David J. Murray, M.D., has been named the Carol B. and Jerome T. Loeb Professor.
“We are grateful to Carol Loeb and her late husband, Jerry, for establishing both an endowed professorship and a teaching fellows program,” Chancellor Mark S. Wrighton said. “Their commitment to training and clinical excellence will greatly enhance our education efforts at the School of Medicine.”
“This professorship recognizes David Murray for his extraordinary clinical and medical skills,” said Larry J. Shapiro, M.D., executive vice chancellor for medical affairs and dean of the School of Medicine. “Clinical simulation has become an integral part of medical education, and we are very fortunate to have a national leader in the field directing those efforts at the School of Medicine.”
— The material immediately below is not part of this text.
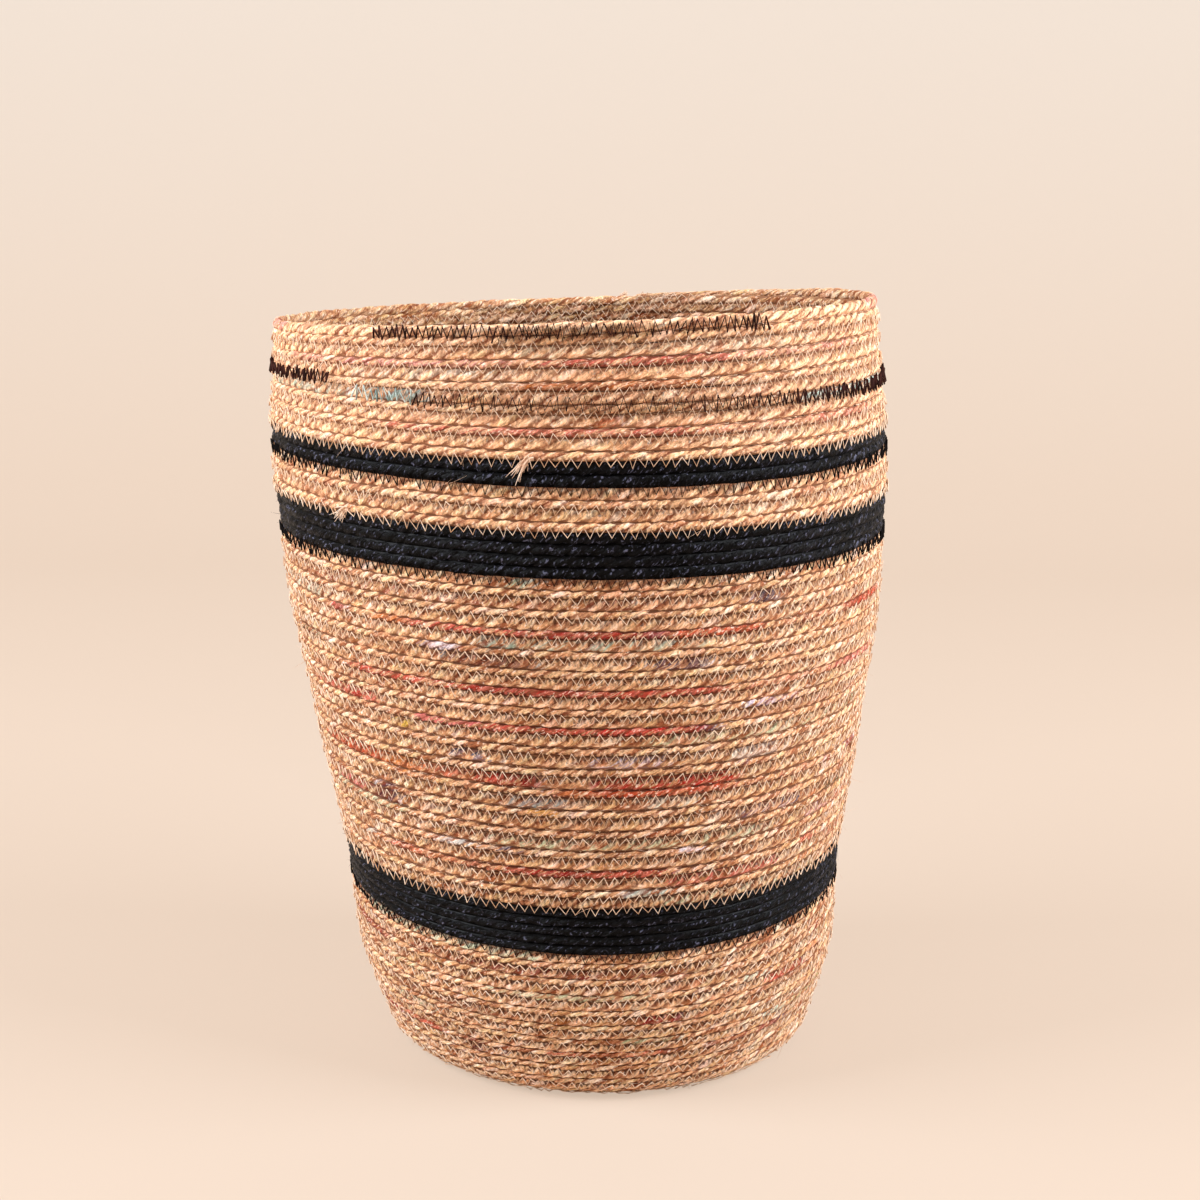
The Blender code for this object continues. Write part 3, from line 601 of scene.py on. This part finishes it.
# Where dyed yarn is spun into the natural cord: the row at the front, the degrees right of the front
# where the run begins and ends, its colour, and how much of the strand it makes up.
RUNS = [
    (101, -90, -70, "E59A8C", 0.6), (101, 70, 95, "E59A8C", 0.6), (98, -66, -50, "E29A86", 0.5),
    (98, -50, -10, "E29A90", 0.5), (98, -6, 27, "CC6454", 0.65), (98, 28, 45, "E0A088", 0.4),
    (98, 46, 60, "E69A88", 0.55), (97, -50, -10, "F3E3CC", 0.35), (99, -12, 45, "F4DDBB", 0.4),
    (95, -41, -27, "9DB8B2", 0.6), (96, -10, 22, "B5652E", 0.6), (95, -76, -45, "A9BBA5", 0.6),
    (94, 41, 80, "BCD6CA", 0.7), (93, 3, 7, "C8682C", 0.8), (92, -40, -22, "C96A52", 0.4),
    (92, -21, 20, "C86250", 0.6), (92, 20, 45, "CC7A62", 0.4), (92, 45, 66, "D97E68", 0.6),
    (79, -13, -9, "A8C0A8", 0.8), (77, -76, 10, "8E4E38", 0.35), (77, 30, 37, "33374F", 0.8),
    (74, -55, -50, "D9605A", 0.8), (74, -42, -35, "D9813F", 0.8), (74, -35, -12, "CC5A4A", 0.6),
    (74, -11, 10, "A02A20", 0.9), (74, 10, 14, "8A3550", 0.8), (74, 14, 34, "CC5634", 0.75),
    (74, 35, 54, "D08A6A", 0.35), (74, 55, 76, "C4482A", 0.9), (75, -76, -54, "C6D0B8", 0.5),
    (73, -19, -12, "9FB5A5", 0.8), (73, -12, 20, "B9C4AF", 0.35), (72, -31, -22, "E9DDE4", 0.8),
    (71, -26, -9, "4A3028", 0.6), (71, 12, 22, "3A3C55", 0.85), (70, -76, -60, "6E5A34", 0.6),
    (68, -52, -24, "C4503C", 0.65), (68, -24, 0, "A82E22", 0.9), (68, 0, 26, "C04636", 0.7),
    (68, 27, 54, "D28468", 0.35), (68, 54, 76, "D9706A", 0.6), (66, 30, 45, "C9BBCB", 0.5),
    (65, -76, -53, "CC6450", 0.6), (65, -53, -48, "B83A2C", 0.9), (65, -48, -42, "CC5A48", 0.6),
    (65, 25, 76, "9A6040", 0.35), (64, -35, -20, "D86A68", 0.65), (64, -20, 0, "BE4030", 0.75),
    (64, 0, 17, "C8342C", 0.85), (64, 17, 21, "B01C28", 1.0), (64, 21, 25, "3A3E5C", 0.85),
    (63, -40, -35, "D9B24A", 0.7), (63, 10, 76, "C9CFA8", 0.35), (61, -27, -18, "5C6378", 0.6),
    (61, 0, 16, "D9C9D4", 0.5), (61, 29, 42, "F2E8D8", 0.8), (60, 29, 31, "3E4462", 0.7),
    (59, -70, -45, "C8542E", 0.85), (59, -45, -35, "D9813F", 0.7), (59, -35, -22, "CC6A48", 0.5),
    (59, -22, -15, "B83A2C", 0.8), (59, -15, -8, "8E1F1C", 0.9), (59, 0, 30, "B8281E", 0.6),
    (58, -42, -36, "D98A48", 0.6), (58, -8, 0, "BF6428", 0.7), (58, 0, 30, "C04A26", 0.8),
    (58, 30, 50, "D08A6A", 0.3), (58, 57, 60, "C85038", 0.8), (58, 67, 73, "8E1F1C", 0.95),
    (57, -17, -5, "8FA0A0", 0.6), (57, 11, 15, "C2D2C2", 0.7), (57, 17, 22, "E2E2D0", 0.5),
    (56, -49, -43, "4A1E30", 0.85), (56, -12, -5, "D9A04A", 0.6), (55, -76, -70, "8A2A2A", 0.8),
    (55, -68, -52, "D4706A", 0.6), (55, -51, -42, "4E1A2A", 0.95), (55, 28, 50, "5C5266", 0.45),
    (55, 55, 76, "6E5A3C", 0.5), (54, -70, -40, "C6CDA8", 0.45), (53, -20, 40, "C6CDA8", 0.4),
    (53, 51, 62, "B87A8A", 0.6), (53, 63, 76, "D07A58", 0.6), (52, -34, -24, "D8D4CE", 0.6),
    (52, -21, -12, "4A4458", 0.5), (52, 18, 23, "E6DCE4", 0.6), (51, -24, -20, "B0703C", 0.6),
    (50, -57, -53, "A9BFB0", 0.6), (50, -48, -42, "CC5A3C", 0.8), (50, -42, -20, "C8704E", 0.5),
    (50, -20, -10, "B04030", 0.75), (50, -10, 0, "9A241C", 0.9), (50, 0, 16, "B8382A", 0.85),
    (50, 51, 57, "C85A42", 0.7), (49, 14, 42, "D06A5A", 0.6), (49, 60, 76, "DC8A72", 0.5),
    (48, 8, 16, "B4CCC2", 0.75), (47, 10, 60, "CDD2AE", 0.35), (41, -70, -10, "CBD2B4", 0.5),
    (38, -76, -55, "8E3A26", 0.8), (39, -55, -30, "9A5A3A", 0.5), (39, -30, 20, "7A3028", 0.5),
    (39, 58, 63, "C8603C", 0.7), (36, -60, -40, "CBCB9A", 0.4), (36, -25, 12, "B9BE96", 0.45),
    (36, 36, 42, "B9CDB4", 0.7), (36, 58, 66, "DC945A", 0.6), (35, 43, 53, "CC4A38", 0.75),
    (35, 53, 58, "A82A20", 0.95), (34, 40, 70, "8A5434", 0.45), (33, -76, -10, "8A5434", 0.4),
    (33, 8, 20, "8E2420", 0.8), (31, -55, -40, "BEC79E", 0.5), (30, 5, 20, "9CA47E", 0.5),
    (30, 43, 52, "B4C8B0", 0.6), (30, 55, 76, "A4A070", 0.6), (28, -60, -40, "C45A40", 0.7),
    (28, -33, -28, "6A2020", 0.7), (28, -12, 17, "C8603C", 0.5), (28, 17.5, 20.5, "5A1A28", 0.9),
    (28, 28, 42, "A04A34", 0.6), (28, 42, 50, "8E3A2C", 0.7), (28, 50, 57, "3E3A52", 0.6),
    (27, -76, -60, "B84238", 0.8), (27, -33, -28, "5A1A20", 0.95), (27, -27, -23, "D4CFCB", 0.6),
    (27, 60, 76, "A06A3C", 0.6), (26, -76, -70, "C4524A", 0.7),
]
RUN_FADE = 0.010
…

Murray is a pediatric anesthesiologist and director of the Clinical Simulation Center, a joint effort involving the medical school and its departments of Anesthesiology, Pediatrics and Surgery, as well as BJC HealthCare.
Murray came to the University and St. Louis Children’s Hospital in 1995 from the University of Iowa Hospitals and College of Medicine. He and his colleagues at Washington University have been using simulators to help assess and improve physician competence for more than a decade, and most of his current research involves using simulation technology to improve communication among members of medical teams with the goal of providing better diagnosis and treatment.
According to Alex S. Evers, M.D., the Henry Elliot Mallinckrodt Professor and head of the Department of Anesthesiology, the Loeb Professorship will provide needed support for the department’s efforts to take advantage of clinical simulation technologies to train young physicians.
In the Simulation Center, those students and residents are placed into simulated scenarios that give them experience dealing with complicated or unusual situations that they may face in clinical practice.
Jerome Loeb was former chairman of The May Department Stores Co. He joined the company’s Famous-Barr division in 1964 and held several positions both at the corporate office and at Hecht’s, a department store based in Washington D.C. In 1981, he was named executive vice president and chief financial officer for the company, was elected to the board of directors in 1984, was promoted to president in 1993 and was named chairman in 1998. He retired from the company in 2001 and died in 2004.
Carol Loeb earned a bachelor’s degree in mathematics and French from Mount Holyoke College in 1963. She became a mathematics teacher and tutor and served on the Members’ Board of the Missouri Botanical Garden. She also serves on the board of trustees at the Saint Louis Science Center, where she and her husband established the Loeb Prize, which provides annual cash prizes to excellent mathematics and science teachers in the St. Louis area.
In addition to the professorship, the Loebs set up the Carol B. and Jerome T. Loeb Teaching Fellows Program, which appoints fellows to two-year terms to focus extra time on teaching medical students and residents.
When the fellowship program was initiated in 2004, the Barnes-Jewish Hospital Foundation recognized the Loebs’ generosity with its own gift to provide for two additional teaching fellowships.
Currently, the Loeb Teaching Fellows for the medical school are Mary E. Klingensmith, M.D., associate professor of surgery and director of the residency program in general surgery, and Martin I. Boyer, M.D., associate professor of orthopaedic surgery and director of third- and fourth-year musculoskeletal education.
The Barnes-Jewish Hospital Teaching Fellows are Jane Loitman, M.D., assistant professor of clinical neurology and director of the Palliative Care Service; and Elliot Efrem Abbey, M.D., professor of clinical medicine in medical oncology.